Accessing academic article OAI repositories

In investigating academic stuff, I’d previously wondered why repositories of academic papers didn’t do more with their searching capacities and specifically in visualising the connections between papers. Well a bit of digging has kind of clarified things. Specifically Citeseerx (which is a site that has big lists of papers, their references and citations) uses the OAI standard to make it’s data accessible. This standard isn’t really designed for searching, but for the exchange of the metadata sets. The verbs that can be used to access the data won’t for instance allow the location of a paper with a specific title. It will allow the harvesting of the metadata between two dates.

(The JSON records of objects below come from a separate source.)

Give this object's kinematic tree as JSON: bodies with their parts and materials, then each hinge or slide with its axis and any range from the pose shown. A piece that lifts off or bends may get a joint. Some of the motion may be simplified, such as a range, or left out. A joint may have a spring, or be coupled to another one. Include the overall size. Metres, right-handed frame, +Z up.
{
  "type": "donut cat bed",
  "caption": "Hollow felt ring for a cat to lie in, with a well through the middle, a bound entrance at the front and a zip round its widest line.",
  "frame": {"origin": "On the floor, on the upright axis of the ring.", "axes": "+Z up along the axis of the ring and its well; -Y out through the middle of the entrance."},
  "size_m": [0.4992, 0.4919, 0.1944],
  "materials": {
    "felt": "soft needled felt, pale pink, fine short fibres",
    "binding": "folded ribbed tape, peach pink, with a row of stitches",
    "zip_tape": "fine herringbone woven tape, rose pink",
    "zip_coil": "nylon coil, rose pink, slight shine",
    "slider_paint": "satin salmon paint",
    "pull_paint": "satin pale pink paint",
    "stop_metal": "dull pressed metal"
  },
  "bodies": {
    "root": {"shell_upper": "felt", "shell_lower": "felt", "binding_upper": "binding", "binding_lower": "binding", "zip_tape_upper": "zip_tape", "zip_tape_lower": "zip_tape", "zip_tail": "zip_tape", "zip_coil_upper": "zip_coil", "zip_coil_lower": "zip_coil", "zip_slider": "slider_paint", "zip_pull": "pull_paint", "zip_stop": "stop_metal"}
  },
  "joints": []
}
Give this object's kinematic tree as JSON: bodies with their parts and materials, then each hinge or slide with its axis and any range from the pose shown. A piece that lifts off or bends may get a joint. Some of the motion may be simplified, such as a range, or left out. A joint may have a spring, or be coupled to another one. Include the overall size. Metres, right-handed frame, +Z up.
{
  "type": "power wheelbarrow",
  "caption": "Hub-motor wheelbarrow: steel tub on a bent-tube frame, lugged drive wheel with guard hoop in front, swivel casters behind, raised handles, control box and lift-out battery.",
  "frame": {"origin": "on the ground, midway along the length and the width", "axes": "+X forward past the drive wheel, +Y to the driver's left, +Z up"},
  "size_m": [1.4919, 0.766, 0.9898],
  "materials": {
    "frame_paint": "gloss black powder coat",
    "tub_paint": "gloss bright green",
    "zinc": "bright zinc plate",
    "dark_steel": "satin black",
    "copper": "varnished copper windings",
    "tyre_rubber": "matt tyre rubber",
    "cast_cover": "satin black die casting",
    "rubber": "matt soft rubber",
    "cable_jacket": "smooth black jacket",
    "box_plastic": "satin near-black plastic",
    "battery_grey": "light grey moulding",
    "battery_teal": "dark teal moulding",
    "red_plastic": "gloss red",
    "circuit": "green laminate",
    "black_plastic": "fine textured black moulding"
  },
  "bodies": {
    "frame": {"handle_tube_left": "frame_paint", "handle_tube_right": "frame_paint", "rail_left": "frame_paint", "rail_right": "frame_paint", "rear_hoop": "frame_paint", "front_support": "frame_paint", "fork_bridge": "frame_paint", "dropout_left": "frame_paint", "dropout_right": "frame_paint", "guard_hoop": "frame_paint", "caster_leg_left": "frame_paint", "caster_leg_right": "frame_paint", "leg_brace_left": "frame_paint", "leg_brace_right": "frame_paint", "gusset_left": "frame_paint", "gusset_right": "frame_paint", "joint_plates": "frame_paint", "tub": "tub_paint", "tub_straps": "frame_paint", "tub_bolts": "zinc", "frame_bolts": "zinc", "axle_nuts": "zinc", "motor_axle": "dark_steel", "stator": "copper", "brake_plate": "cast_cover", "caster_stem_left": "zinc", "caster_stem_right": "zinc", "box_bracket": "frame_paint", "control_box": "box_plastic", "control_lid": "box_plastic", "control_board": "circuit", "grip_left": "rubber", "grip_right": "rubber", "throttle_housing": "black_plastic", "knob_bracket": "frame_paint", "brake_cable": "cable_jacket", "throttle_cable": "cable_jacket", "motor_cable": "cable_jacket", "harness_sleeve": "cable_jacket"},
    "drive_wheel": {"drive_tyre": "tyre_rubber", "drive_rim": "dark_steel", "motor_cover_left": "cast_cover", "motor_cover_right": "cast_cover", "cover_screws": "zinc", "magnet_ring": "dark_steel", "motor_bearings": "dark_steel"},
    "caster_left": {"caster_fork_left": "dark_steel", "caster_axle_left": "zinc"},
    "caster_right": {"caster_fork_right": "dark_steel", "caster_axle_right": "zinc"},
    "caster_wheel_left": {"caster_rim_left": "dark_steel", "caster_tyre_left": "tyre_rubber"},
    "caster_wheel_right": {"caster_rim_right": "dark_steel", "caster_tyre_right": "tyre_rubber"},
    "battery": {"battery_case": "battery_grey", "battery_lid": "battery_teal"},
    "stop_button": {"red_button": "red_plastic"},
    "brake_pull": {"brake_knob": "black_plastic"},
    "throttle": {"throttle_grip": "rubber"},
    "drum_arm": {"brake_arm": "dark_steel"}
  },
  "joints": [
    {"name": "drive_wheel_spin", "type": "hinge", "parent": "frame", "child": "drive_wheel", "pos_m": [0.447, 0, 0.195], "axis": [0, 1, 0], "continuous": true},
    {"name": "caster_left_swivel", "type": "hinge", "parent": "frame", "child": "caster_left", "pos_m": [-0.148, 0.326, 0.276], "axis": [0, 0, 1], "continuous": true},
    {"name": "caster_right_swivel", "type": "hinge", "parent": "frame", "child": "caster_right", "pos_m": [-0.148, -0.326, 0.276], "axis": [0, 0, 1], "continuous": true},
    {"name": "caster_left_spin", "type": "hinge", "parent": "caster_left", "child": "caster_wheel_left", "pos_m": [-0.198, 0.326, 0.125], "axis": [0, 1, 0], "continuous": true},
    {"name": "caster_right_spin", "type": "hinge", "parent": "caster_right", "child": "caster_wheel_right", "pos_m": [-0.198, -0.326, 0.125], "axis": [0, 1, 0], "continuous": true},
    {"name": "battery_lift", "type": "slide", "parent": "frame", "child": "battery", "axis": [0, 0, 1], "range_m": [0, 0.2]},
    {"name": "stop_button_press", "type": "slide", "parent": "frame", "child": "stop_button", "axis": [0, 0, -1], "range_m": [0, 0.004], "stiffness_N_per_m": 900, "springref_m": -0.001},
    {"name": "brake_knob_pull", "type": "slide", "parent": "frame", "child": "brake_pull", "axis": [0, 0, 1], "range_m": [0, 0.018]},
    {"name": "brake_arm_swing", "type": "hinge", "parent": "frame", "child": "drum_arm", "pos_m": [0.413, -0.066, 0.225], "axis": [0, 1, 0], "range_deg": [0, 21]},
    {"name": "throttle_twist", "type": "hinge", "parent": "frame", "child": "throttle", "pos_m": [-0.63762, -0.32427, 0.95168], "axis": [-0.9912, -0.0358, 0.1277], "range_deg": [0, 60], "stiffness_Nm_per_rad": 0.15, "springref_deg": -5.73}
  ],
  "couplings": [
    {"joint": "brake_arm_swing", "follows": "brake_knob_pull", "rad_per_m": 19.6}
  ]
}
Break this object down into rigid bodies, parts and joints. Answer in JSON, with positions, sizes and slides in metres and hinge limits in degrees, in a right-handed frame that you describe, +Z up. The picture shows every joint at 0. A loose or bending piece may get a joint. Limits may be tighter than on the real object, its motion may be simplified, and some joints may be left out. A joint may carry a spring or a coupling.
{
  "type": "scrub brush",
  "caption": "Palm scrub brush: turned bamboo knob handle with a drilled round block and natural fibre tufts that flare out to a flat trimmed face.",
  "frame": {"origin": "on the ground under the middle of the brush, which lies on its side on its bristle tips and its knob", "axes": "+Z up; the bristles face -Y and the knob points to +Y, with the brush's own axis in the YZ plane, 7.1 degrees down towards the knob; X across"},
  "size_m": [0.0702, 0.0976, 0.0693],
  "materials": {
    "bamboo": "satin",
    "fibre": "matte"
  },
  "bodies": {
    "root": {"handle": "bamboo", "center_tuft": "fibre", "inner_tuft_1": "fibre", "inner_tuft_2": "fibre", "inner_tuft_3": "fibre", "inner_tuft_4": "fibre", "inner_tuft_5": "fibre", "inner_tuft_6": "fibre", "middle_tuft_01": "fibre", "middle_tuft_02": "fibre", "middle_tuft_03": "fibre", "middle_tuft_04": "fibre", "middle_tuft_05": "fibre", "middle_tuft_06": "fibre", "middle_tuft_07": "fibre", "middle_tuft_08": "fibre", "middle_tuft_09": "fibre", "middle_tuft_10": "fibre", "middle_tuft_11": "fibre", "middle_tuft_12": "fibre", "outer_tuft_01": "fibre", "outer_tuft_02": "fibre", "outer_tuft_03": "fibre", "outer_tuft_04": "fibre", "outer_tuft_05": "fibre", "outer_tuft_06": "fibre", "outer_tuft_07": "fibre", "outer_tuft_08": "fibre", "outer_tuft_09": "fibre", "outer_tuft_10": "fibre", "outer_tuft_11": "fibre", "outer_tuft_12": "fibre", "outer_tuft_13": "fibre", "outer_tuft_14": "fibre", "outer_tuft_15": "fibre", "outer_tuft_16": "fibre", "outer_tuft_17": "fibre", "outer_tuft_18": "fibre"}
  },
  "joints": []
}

So the process looks like:- 1) find out the metadata schemas available (go on, try this at home!) :- http://citeseerx.ist.psu.edu/oai2?verb=ListMetadataFormats we get back some XML telling us that offer dublin core “oai_dc” 2) ask for metatdata within certain criteria (only dates which is the limiting part):- http://citeseerx.ist.psu.edu/oai2?verb=ListIdentifiers&metadataPrefix=oai_dc&from=2010-01-01 we get back XML giving us records with thier timestamp and identifier. 3) ask for the detailed record using that identifier:- http://citeseerx.ist.psu.edu/oai2?verb=GetRecord&metadataPrefix=oai_dc&identifier=oai:CiteSeerXPSU:10.1.1.1.1952 Now we have something that includes the papers title and details. So if we wanted to use this to locate the details of a paper by say it’s title we basicly have to download a copy of of the repository so we can conduct a search as we wish. This isn’t a failing of OAI, it’s designed for swapping metadata. If you want to search and do something wizzy with the data that’s your problem! Effectively sites like Citeseer are adding extra capacities over the raw data, though it does feel very basic and clunky. So although it’s tempting to download the metadata, add add my own search capacities and visualisations (something that has been done) I’ll not get distracted, tempting as it might be!